### DATA
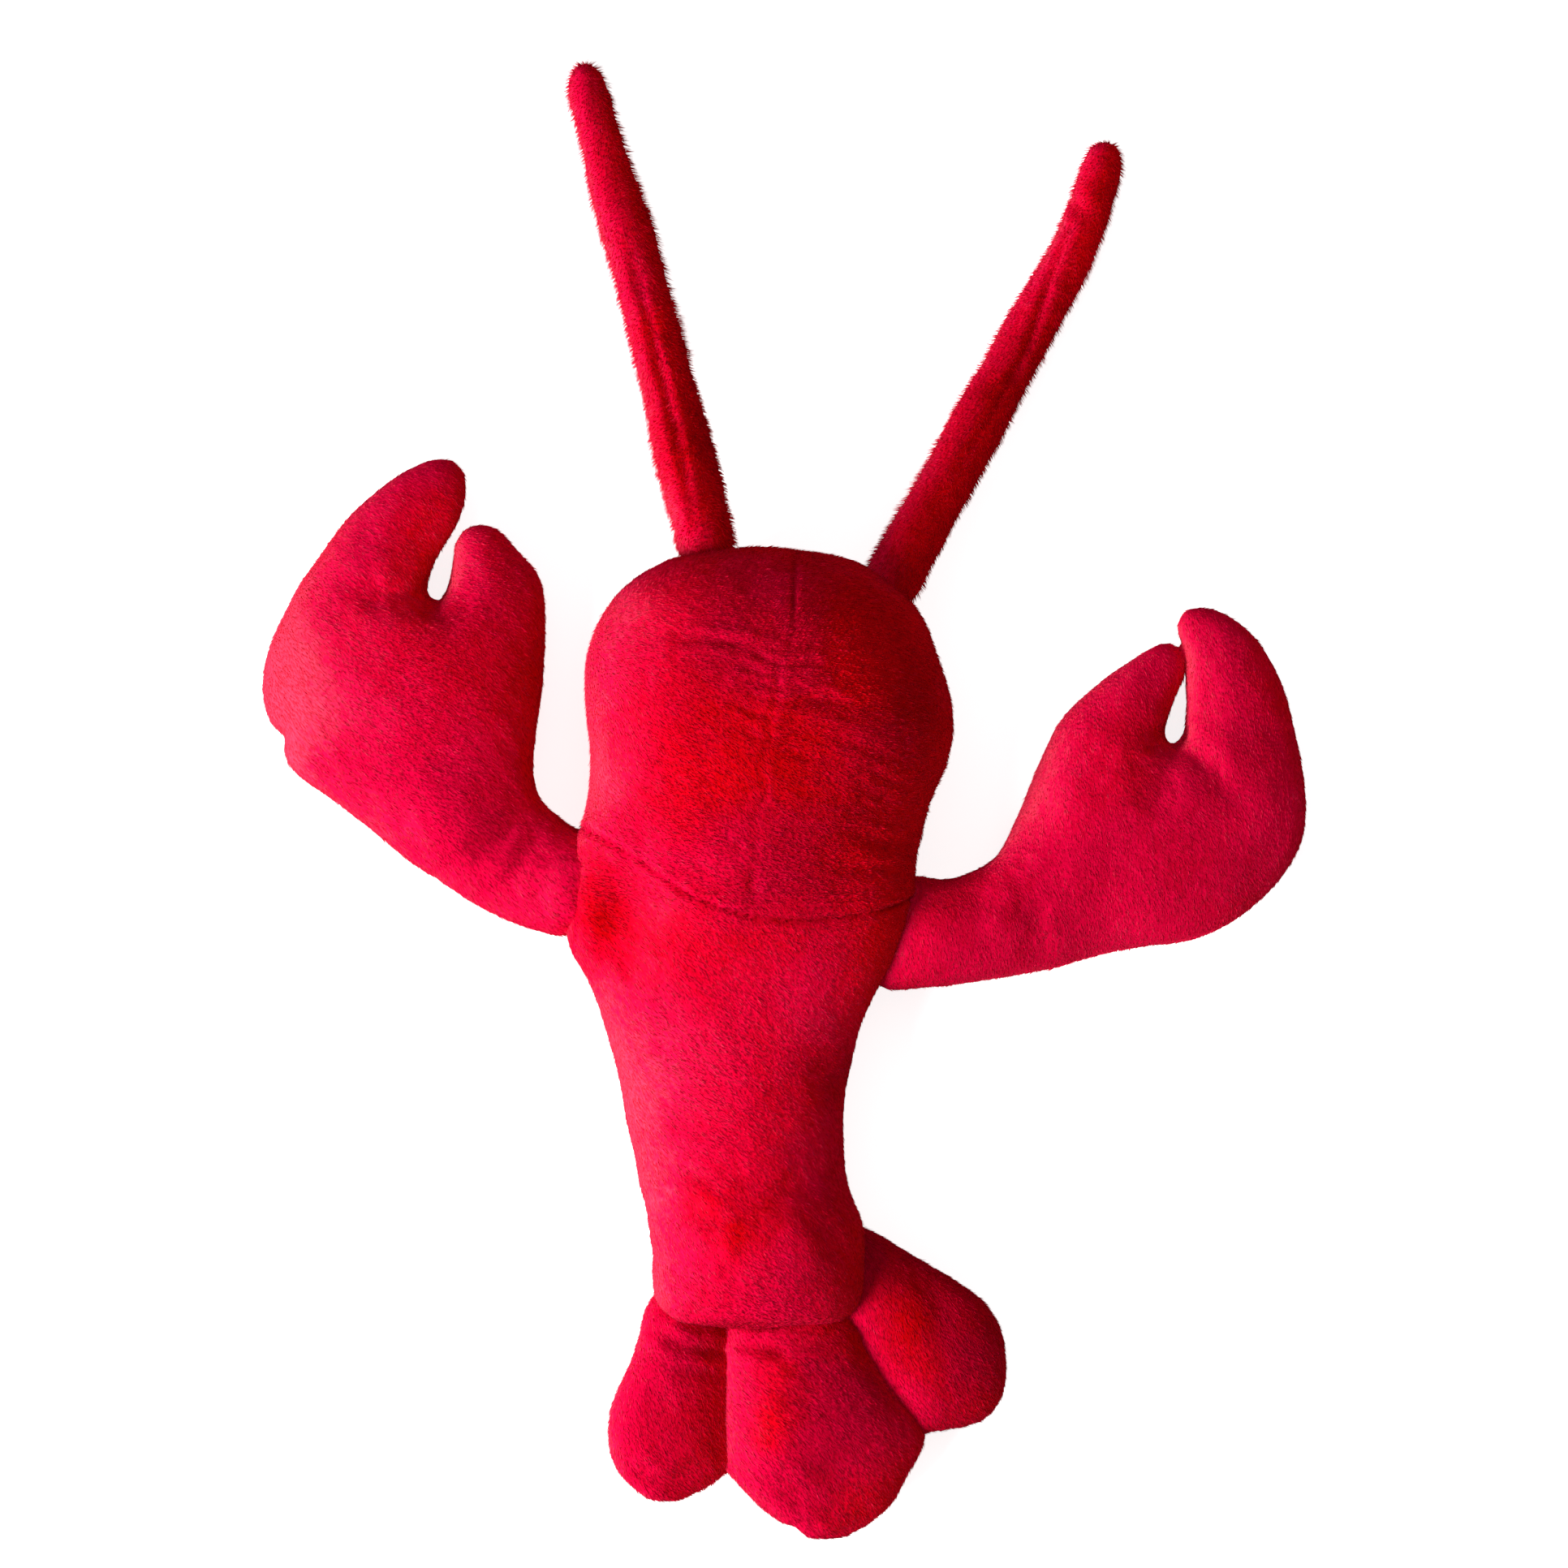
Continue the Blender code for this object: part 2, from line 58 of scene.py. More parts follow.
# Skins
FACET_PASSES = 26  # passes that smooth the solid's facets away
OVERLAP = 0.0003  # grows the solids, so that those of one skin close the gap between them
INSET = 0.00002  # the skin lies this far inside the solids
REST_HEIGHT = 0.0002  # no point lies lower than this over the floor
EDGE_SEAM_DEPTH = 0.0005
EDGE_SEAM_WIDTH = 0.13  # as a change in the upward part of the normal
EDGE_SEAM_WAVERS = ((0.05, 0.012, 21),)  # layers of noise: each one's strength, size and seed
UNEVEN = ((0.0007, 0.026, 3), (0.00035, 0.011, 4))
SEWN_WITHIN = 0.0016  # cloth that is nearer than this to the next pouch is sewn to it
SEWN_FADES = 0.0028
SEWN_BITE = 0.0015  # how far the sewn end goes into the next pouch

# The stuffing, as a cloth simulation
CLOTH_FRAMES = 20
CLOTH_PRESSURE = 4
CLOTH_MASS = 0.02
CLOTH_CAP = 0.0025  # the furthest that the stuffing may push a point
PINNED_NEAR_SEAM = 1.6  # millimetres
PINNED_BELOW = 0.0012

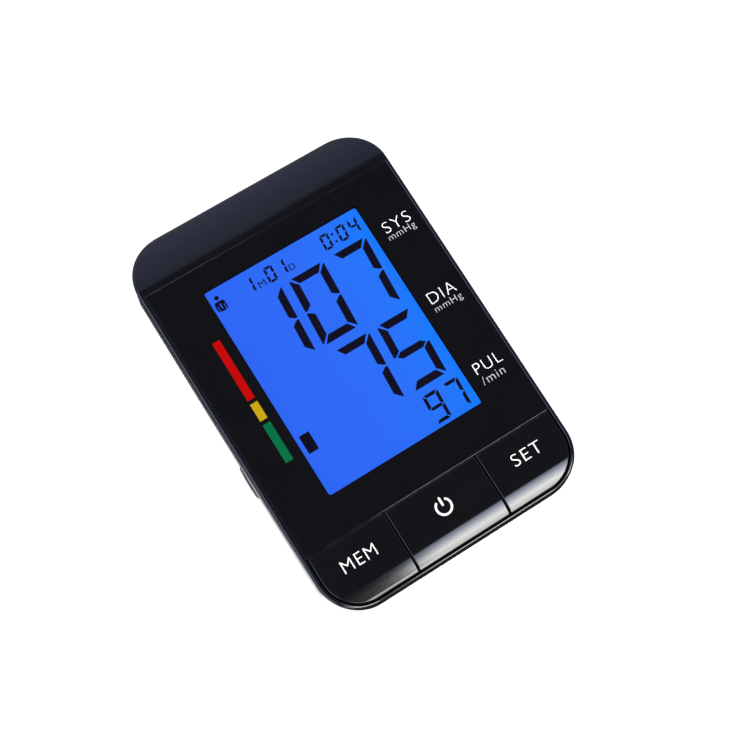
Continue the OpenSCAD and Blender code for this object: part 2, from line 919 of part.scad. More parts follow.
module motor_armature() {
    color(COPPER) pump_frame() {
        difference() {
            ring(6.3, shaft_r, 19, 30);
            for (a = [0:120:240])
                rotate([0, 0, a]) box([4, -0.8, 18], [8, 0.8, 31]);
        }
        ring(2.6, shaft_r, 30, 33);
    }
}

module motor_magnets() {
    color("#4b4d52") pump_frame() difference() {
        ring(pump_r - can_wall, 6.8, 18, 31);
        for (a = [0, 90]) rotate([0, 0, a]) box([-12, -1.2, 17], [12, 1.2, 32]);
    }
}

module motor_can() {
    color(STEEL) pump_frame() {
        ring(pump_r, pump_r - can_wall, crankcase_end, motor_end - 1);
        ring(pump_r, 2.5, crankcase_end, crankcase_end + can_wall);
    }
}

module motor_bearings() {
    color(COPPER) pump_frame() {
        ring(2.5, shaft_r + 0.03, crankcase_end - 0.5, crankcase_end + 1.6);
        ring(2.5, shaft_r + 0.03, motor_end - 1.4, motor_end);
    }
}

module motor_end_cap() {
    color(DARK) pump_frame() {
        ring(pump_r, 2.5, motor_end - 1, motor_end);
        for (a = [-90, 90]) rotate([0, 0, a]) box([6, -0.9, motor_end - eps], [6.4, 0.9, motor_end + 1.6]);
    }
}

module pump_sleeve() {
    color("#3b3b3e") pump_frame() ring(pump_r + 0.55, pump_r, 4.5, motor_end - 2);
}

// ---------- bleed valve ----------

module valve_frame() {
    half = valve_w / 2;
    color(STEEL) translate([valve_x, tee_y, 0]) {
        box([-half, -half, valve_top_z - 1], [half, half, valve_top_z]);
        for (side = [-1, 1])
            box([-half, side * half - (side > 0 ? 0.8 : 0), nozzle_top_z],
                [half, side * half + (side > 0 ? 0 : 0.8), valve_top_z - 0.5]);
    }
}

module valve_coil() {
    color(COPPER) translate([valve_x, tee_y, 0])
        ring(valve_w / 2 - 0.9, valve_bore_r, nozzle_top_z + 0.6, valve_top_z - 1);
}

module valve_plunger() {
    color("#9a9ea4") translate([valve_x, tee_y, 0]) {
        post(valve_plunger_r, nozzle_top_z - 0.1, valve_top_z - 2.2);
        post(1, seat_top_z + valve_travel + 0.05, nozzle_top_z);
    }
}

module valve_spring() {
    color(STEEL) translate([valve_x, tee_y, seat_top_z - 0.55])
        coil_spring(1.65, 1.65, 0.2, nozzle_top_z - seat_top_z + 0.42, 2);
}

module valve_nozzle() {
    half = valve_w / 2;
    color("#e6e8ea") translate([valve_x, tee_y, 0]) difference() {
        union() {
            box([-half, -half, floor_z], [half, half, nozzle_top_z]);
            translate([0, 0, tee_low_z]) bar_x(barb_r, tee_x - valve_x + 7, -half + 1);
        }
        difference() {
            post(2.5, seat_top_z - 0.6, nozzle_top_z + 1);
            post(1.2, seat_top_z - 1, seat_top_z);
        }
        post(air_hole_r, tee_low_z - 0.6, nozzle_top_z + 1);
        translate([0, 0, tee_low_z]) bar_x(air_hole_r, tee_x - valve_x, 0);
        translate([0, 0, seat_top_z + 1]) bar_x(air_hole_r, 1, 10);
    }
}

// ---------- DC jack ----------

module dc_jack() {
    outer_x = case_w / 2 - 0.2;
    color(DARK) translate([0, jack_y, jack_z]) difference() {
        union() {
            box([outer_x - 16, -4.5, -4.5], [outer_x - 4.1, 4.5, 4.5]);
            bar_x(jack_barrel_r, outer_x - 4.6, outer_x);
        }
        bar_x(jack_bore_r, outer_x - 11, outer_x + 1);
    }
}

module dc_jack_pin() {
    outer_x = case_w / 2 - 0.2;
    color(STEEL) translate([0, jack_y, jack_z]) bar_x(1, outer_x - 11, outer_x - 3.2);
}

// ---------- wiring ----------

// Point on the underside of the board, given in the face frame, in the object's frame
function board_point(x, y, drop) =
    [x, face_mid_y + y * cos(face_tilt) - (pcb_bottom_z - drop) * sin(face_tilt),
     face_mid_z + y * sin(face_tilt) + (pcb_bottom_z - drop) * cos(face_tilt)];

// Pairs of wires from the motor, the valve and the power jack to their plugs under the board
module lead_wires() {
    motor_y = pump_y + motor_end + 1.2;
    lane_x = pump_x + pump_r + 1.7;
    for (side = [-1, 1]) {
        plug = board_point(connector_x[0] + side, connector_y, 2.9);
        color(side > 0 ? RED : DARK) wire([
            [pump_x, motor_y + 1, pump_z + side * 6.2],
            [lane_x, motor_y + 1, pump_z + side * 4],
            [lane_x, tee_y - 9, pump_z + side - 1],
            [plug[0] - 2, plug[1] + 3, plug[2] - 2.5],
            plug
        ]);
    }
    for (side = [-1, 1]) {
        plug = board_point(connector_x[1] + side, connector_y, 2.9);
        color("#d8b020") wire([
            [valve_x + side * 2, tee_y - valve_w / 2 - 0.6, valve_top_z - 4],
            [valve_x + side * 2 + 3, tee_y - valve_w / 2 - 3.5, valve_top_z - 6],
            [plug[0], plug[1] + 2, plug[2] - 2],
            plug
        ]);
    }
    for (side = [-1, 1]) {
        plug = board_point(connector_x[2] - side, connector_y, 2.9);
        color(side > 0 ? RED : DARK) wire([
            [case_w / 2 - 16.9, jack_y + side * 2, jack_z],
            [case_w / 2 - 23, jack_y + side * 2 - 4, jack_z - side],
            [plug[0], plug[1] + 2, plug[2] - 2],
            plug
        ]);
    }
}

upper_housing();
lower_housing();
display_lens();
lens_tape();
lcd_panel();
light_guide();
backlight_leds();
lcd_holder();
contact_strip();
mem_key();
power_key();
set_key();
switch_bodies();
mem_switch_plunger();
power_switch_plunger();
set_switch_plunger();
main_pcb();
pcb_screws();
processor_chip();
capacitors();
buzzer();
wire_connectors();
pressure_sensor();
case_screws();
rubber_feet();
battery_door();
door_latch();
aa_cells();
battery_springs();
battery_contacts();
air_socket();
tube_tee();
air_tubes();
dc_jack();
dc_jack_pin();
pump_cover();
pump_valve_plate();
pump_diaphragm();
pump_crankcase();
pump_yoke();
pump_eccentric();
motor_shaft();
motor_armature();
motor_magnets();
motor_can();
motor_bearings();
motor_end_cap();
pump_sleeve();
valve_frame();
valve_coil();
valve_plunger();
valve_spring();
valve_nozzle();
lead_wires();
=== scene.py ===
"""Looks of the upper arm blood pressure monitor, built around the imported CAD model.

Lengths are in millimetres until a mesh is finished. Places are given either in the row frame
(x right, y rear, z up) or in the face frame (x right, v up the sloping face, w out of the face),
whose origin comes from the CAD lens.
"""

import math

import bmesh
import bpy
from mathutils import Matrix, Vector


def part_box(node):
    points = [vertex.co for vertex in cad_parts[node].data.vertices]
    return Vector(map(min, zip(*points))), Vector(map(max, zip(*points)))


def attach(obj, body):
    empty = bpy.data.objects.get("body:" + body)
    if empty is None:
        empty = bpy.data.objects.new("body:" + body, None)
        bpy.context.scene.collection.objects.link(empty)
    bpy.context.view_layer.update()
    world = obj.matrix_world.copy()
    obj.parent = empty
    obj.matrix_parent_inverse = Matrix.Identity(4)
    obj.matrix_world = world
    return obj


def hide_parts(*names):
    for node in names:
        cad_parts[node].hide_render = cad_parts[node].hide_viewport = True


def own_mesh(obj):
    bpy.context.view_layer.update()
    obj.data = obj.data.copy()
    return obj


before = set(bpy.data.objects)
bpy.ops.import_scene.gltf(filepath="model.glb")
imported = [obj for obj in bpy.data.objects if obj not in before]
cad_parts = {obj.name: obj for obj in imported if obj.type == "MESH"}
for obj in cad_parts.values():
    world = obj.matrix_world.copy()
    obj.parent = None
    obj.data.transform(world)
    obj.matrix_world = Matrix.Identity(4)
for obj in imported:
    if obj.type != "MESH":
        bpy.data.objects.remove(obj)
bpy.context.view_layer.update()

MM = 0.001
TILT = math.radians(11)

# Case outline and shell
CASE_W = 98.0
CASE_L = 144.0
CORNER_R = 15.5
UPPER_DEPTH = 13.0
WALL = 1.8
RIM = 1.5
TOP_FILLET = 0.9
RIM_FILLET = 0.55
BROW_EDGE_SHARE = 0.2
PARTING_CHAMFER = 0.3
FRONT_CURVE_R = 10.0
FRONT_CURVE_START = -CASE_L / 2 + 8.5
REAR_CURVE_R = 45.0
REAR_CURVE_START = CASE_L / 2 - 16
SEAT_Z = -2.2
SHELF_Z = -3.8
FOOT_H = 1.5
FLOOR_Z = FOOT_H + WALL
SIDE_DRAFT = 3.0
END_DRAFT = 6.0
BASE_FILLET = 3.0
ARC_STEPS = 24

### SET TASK
Give the lines exactly as they stand, from the line with "obj.matrix_world = world" through the end of the material.

### SOLVED PROBLEM
    obj.matrix_world = world
    return obj


def hide_parts(*names):
    for node in names:
        cad_parts[node].hide_render = cad_parts[node].hide_viewport = True


def own_mesh(obj):
    bpy.context.view_layer.update()
    obj.data = obj.data.copy()
    return obj


before = set(bpy.data.objects)
bpy.ops.import_scene.gltf(filepath="model.glb")
imported = [obj for obj in bpy.data.objects if obj not in before]
cad_parts = {obj.name: obj for obj in imported if obj.type == "MESH"}
for obj in cad_parts.values():
    world = obj.matrix_world.copy()
    obj.parent = None
    obj.data.transform(world)
    obj.matrix_world = Matrix.Identity(4)
for obj in imported:
    if obj.type != "MESH":
        bpy.data.objects.remove(obj)
bpy.context.view_layer.update()

MM = 0.001
TILT = math.radians(11)

# Case outline and shell
CASE_W = 98.0
CASE_L = 144.0
CORNER_R = 15.5
UPPER_DEPTH = 13.0
WALL = 1.8
RIM = 1.5
TOP_FILLET = 0.9
RIM_FILLET = 0.55
BROW_EDGE_SHARE = 0.2
PARTING_CHAMFER = 0.3
FRONT_CURVE_R = 10.0
FRONT_CURVE_START = -CASE_L / 2 + 8.5
REAR_CURVE_R = 45.0
REAR_CURVE_START = CASE_L / 2 - 16
SEAT_Z = -2.2
SHELF_Z = -3.8
FOOT_H = 1.5
FLOOR_Z = FOOT_H + WALL
SIDE_DRAFT = 3.0
END_DRAFT = 6.0
BASE_FILLET = 3.0
ARC_STEPS = 24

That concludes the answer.